How To Choose The Right Dog Walker Or Pet Sitter

How To Choose The Right Dog Walker Or Pet Sitter

How to Choose a Pet Sitter

Hiring a pet sitter rather than putting your cat or dog into a cattery or kennel means that your pet can be cared for in your own home, which will be much more relaxing for your pet.

You shouldn’t rush into a decision when choosing a pet sitter. Start thinking about it long before you have booked any holidays so that you have plenty of time to find the right one and to ensure they are available when you need them.

1. Friends and family

A friend or family member is a good option to use as a pet sitter as you know them well and your pet might already feel comfortable in their company. Choose a friend or family member who likes pets or better still, has a pet themselves.  

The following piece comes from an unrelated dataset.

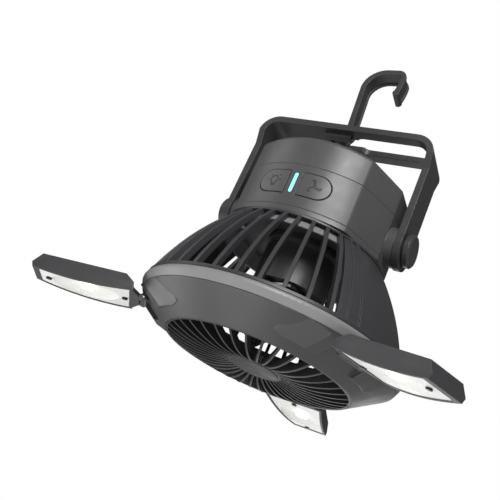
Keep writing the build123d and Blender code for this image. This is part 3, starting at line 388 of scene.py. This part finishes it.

Whoever you choose, make sure they are up to the task of caring for your pet. For example, if you have an energetic Labrador, your grandmother might not be able to offer the right level of care that they need.

2. Search online

The internet (including neighborhood and community websites) is a great place to start. Professional pet-sitting associations list members on their websites. Reading online reviews and even checking out candidates’ Facebook pages can help narrow down your search.

3. Prepare for the interview

Take some time to think through what you want to ask candidates before interviewing them via phone or video chat. Don’t be afraid to have a long conversation; you can get a good sense of someone’s personality and character that way. Here are some topics to consider:

The basics

Find out how long they’ve been in business, what their level of experience is with your pets’ species and what their backup plan is if something prevents them from coming to your house.


There’s no point in moving forward if you can’t afford their services. At the same time, don’t just go with the cheapest rate; you want a qualified professional.


Ask what specific services they offer — are they comfortable administering medications? Do they have special training or certifications? Are they bonded and insured (which could protect you in certain situations, such as if your dog bites another person while on a walk with the sitter)?

It can also be helpful to pose one or two emergency scenarios to see how candidates respond: What would they do if the air conditioning breaks on a hot day or your pet starts vomiting?